[start]

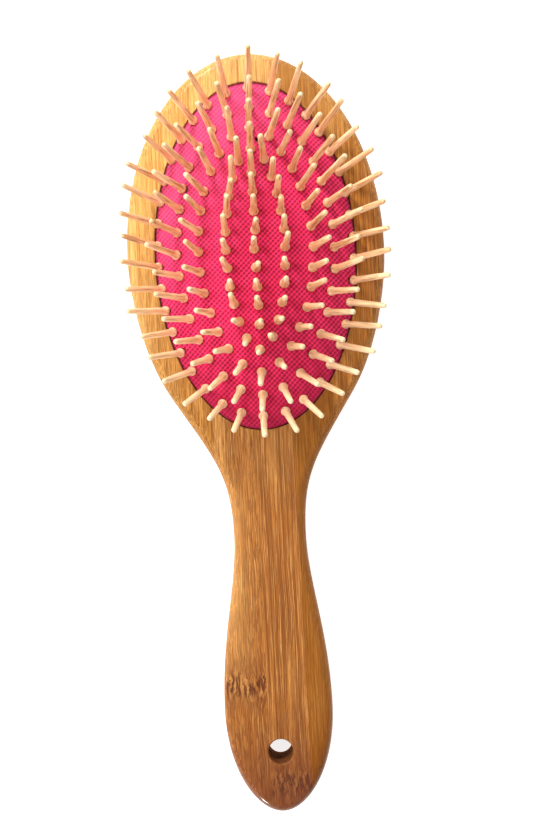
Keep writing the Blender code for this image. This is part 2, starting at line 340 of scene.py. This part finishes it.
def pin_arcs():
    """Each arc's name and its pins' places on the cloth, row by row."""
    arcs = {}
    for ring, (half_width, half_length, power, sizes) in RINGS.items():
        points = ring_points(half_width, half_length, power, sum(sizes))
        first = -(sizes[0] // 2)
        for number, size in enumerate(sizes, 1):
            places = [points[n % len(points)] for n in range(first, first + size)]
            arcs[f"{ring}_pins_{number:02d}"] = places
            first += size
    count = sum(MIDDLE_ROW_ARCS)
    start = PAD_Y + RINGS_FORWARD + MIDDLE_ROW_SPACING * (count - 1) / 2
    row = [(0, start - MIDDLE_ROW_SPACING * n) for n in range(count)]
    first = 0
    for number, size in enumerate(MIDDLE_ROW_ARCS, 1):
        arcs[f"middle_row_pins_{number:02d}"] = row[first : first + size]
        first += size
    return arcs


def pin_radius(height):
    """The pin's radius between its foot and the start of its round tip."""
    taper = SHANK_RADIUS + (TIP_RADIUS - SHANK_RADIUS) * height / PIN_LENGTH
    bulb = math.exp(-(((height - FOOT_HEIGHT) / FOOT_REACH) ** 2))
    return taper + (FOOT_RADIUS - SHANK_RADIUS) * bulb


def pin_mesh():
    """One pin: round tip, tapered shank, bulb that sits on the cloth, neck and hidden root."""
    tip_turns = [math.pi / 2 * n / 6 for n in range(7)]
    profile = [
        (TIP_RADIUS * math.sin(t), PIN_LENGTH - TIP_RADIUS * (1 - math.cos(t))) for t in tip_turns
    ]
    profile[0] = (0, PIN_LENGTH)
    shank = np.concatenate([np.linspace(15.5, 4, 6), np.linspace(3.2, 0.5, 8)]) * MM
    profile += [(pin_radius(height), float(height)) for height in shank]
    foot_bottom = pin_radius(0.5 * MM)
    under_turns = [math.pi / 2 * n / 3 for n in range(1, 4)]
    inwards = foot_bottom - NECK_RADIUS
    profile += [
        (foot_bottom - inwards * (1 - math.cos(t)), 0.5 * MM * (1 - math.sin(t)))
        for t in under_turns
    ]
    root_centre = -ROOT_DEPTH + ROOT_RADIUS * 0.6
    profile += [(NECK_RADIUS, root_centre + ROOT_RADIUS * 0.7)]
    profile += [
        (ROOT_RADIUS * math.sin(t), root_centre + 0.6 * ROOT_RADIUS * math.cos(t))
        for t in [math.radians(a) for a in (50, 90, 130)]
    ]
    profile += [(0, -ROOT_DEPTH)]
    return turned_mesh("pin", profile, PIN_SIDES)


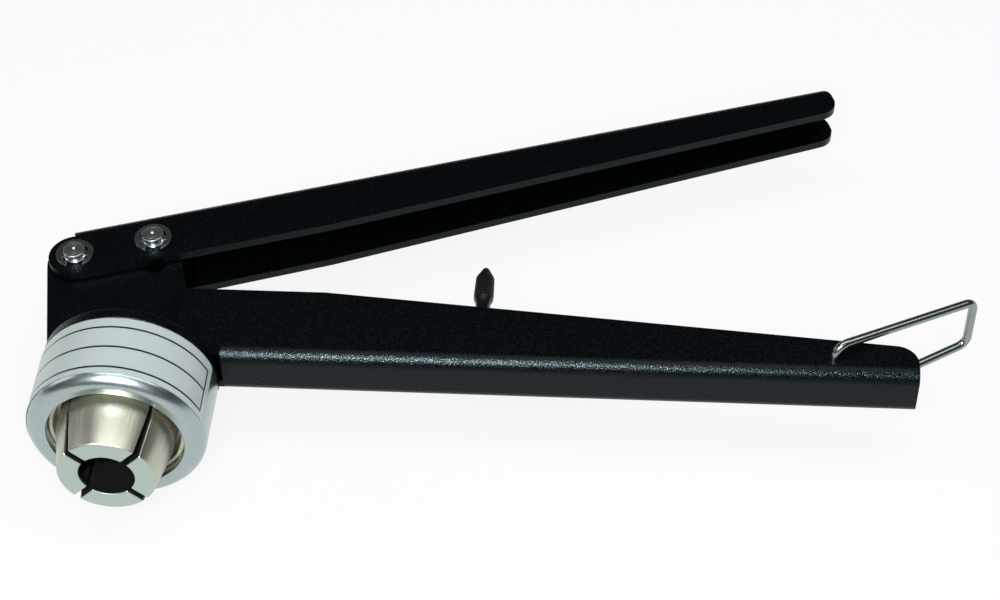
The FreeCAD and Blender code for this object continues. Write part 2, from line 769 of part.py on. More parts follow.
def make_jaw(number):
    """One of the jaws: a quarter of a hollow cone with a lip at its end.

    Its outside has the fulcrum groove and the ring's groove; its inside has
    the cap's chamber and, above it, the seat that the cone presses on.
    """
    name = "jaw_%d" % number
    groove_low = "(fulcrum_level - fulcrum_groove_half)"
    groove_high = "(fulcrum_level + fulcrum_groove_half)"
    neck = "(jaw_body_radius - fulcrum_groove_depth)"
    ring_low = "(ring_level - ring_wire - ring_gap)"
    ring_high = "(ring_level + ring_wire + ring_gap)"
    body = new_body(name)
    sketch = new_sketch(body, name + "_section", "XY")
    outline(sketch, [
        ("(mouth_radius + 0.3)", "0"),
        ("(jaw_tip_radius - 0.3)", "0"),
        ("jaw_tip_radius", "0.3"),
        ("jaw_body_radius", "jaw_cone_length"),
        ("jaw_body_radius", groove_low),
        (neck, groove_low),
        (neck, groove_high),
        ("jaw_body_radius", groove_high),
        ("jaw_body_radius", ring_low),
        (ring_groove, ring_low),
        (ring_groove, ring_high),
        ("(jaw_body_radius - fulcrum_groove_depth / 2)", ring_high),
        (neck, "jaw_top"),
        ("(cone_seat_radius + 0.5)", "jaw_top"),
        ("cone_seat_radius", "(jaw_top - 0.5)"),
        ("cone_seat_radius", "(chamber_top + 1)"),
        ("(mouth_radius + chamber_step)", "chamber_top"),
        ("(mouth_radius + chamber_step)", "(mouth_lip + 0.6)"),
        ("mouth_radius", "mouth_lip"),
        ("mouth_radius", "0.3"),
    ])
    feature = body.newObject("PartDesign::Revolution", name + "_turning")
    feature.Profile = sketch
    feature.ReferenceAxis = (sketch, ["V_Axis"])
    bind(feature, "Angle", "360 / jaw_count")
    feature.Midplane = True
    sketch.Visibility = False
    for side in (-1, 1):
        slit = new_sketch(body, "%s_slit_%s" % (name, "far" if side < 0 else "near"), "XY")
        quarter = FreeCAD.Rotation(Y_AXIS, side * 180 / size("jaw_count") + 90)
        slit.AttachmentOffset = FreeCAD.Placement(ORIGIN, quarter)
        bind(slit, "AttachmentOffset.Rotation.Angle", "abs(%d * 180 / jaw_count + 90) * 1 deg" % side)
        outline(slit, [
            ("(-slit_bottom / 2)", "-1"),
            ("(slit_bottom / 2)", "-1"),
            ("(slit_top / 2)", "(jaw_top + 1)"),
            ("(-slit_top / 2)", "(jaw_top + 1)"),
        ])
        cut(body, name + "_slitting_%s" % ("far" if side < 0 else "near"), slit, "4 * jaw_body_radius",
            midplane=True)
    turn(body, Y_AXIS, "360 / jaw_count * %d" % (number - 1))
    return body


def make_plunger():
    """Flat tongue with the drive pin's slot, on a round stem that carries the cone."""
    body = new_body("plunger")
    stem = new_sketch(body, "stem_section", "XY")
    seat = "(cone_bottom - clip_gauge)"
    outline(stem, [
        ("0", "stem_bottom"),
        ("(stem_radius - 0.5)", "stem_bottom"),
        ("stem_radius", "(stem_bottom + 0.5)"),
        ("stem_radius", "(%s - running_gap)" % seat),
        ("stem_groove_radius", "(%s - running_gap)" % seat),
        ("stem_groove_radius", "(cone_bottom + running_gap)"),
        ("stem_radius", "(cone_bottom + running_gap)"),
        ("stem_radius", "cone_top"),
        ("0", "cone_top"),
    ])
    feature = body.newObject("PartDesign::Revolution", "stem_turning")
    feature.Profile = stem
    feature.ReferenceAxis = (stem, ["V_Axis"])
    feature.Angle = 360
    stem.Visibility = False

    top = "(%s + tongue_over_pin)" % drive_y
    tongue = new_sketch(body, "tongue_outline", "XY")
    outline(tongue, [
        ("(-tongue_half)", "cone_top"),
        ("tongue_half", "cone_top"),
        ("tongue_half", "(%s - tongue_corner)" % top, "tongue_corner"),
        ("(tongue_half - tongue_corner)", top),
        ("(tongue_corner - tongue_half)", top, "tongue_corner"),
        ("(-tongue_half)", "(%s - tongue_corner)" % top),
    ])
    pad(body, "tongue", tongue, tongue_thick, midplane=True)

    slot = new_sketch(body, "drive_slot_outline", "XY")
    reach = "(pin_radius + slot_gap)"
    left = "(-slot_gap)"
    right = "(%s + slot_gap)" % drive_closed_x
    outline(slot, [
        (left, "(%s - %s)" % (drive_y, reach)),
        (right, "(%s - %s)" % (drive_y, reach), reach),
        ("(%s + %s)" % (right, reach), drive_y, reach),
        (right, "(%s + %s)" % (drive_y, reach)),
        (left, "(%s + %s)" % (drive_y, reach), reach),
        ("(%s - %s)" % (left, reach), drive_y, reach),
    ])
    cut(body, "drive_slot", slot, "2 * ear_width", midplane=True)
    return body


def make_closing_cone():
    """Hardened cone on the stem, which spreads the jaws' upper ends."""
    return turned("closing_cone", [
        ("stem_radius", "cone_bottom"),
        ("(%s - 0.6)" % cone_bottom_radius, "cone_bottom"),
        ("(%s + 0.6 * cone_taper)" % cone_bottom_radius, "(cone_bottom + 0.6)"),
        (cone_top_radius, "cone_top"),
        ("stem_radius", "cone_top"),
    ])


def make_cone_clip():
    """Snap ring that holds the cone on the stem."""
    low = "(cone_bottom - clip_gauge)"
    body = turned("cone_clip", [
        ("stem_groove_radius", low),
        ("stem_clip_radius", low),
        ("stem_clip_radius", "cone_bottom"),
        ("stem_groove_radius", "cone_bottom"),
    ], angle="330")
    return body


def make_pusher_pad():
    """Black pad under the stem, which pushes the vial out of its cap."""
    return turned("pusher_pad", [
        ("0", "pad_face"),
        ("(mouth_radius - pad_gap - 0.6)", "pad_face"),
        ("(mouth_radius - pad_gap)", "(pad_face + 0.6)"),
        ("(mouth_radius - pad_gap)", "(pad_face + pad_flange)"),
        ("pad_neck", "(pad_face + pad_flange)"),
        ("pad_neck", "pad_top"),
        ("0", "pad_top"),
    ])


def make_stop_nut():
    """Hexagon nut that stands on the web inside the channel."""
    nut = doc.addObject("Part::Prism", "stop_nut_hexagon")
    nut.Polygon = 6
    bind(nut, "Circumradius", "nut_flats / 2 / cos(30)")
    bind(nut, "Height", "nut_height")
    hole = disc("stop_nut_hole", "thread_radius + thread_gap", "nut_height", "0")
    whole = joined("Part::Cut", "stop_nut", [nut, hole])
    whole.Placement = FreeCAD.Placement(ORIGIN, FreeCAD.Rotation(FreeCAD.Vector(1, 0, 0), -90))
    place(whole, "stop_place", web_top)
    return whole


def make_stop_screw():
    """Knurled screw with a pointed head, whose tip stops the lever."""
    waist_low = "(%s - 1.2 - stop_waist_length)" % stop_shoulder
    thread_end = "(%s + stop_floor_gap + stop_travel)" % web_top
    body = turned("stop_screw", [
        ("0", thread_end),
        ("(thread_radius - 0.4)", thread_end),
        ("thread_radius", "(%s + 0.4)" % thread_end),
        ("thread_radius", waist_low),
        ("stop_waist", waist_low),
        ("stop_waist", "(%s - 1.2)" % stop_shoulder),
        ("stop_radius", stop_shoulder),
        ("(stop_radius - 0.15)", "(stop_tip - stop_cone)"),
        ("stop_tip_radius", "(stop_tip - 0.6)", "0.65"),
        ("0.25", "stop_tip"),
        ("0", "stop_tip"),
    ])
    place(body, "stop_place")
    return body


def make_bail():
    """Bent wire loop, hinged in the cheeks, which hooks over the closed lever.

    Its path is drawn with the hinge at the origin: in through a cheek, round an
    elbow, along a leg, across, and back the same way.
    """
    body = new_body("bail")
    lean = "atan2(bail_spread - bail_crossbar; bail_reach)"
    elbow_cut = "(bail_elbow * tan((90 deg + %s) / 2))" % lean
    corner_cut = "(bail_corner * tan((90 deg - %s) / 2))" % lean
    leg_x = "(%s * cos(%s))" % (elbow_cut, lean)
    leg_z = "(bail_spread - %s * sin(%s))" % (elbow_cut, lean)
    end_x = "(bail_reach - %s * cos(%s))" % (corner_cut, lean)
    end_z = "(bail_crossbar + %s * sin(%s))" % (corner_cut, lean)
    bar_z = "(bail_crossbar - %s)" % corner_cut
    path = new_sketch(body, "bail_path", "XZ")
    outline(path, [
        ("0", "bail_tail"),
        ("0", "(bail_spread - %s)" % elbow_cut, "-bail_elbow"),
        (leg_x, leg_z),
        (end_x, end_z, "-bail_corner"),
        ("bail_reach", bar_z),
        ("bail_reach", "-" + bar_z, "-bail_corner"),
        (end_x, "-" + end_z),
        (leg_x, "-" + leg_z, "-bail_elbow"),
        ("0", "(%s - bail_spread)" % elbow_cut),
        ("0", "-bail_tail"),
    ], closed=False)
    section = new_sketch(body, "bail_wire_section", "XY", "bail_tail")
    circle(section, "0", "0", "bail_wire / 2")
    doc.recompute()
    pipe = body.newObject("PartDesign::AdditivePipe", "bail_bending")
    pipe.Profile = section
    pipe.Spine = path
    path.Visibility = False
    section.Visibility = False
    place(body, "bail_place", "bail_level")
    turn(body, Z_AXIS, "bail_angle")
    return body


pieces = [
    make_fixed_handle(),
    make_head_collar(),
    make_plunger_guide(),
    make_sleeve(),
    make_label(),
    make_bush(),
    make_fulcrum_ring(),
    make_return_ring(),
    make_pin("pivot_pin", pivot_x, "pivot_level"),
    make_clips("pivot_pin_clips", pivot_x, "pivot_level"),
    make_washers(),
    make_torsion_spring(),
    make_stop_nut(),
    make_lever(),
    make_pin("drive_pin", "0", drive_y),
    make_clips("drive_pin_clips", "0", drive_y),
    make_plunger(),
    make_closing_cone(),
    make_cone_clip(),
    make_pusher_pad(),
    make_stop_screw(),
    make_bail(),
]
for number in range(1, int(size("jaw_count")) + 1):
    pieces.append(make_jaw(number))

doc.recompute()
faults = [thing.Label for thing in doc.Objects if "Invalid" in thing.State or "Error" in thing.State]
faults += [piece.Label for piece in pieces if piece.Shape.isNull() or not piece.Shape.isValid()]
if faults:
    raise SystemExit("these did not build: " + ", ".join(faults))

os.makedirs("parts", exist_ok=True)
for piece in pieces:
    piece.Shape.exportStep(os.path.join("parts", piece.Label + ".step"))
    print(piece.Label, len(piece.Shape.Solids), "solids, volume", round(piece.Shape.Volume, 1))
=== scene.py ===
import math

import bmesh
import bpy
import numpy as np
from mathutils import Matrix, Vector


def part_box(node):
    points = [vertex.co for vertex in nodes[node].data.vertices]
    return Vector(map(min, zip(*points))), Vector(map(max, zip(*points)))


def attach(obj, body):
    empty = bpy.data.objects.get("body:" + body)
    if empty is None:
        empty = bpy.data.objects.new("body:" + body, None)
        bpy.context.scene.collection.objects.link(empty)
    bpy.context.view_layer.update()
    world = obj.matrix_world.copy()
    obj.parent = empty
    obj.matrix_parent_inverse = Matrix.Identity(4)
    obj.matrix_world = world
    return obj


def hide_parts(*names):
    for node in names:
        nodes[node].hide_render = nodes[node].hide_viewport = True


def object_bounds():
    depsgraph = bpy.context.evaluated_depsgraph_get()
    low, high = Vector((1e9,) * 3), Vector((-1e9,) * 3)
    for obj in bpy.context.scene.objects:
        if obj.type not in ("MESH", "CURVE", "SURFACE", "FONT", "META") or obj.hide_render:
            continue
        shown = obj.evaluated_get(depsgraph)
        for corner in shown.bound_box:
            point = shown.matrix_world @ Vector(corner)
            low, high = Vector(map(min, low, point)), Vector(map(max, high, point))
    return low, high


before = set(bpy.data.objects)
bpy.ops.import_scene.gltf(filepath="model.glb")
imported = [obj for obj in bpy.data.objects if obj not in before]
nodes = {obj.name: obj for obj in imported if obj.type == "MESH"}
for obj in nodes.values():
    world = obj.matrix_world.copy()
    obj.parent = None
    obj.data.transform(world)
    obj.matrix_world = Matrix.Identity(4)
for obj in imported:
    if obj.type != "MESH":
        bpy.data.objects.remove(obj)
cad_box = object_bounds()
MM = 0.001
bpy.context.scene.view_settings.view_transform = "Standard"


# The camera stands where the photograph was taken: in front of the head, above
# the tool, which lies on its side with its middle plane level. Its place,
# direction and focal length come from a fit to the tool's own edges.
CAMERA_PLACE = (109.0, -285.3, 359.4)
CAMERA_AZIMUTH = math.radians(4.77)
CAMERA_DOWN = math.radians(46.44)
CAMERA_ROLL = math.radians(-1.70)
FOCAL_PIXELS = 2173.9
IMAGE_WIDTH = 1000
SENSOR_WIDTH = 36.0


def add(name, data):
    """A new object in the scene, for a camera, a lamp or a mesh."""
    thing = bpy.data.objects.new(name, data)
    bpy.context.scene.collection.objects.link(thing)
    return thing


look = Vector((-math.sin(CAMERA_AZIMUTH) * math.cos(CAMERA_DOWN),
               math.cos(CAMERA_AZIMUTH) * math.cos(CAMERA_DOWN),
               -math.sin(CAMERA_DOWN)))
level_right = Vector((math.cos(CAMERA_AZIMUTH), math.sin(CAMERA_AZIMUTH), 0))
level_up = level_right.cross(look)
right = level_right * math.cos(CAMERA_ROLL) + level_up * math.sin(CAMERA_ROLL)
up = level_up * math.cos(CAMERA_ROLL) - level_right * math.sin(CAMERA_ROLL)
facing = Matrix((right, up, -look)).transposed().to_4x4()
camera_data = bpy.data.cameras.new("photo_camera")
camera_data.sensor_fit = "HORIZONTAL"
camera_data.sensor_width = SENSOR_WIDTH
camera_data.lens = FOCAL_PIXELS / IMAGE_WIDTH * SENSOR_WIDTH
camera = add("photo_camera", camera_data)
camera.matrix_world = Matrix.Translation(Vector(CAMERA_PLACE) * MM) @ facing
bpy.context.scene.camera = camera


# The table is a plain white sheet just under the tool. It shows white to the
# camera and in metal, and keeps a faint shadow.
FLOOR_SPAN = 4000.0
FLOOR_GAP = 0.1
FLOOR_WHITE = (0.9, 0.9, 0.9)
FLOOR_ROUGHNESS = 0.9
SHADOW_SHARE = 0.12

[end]

→ Goal of the exercise
Starting at the line that contains "The FreeCAD and" and ending at the line that contains "at its end.", repeat each line exactly, both ends included, and nothing else.

→ Solution for this exercise
The FreeCAD and Blender code for this object continues. Write part 2, from line 769 of part.py on. More parts follow.
def make_jaw(number):
    """One of the jaws: a quarter of a hollow cone with a lip at its end.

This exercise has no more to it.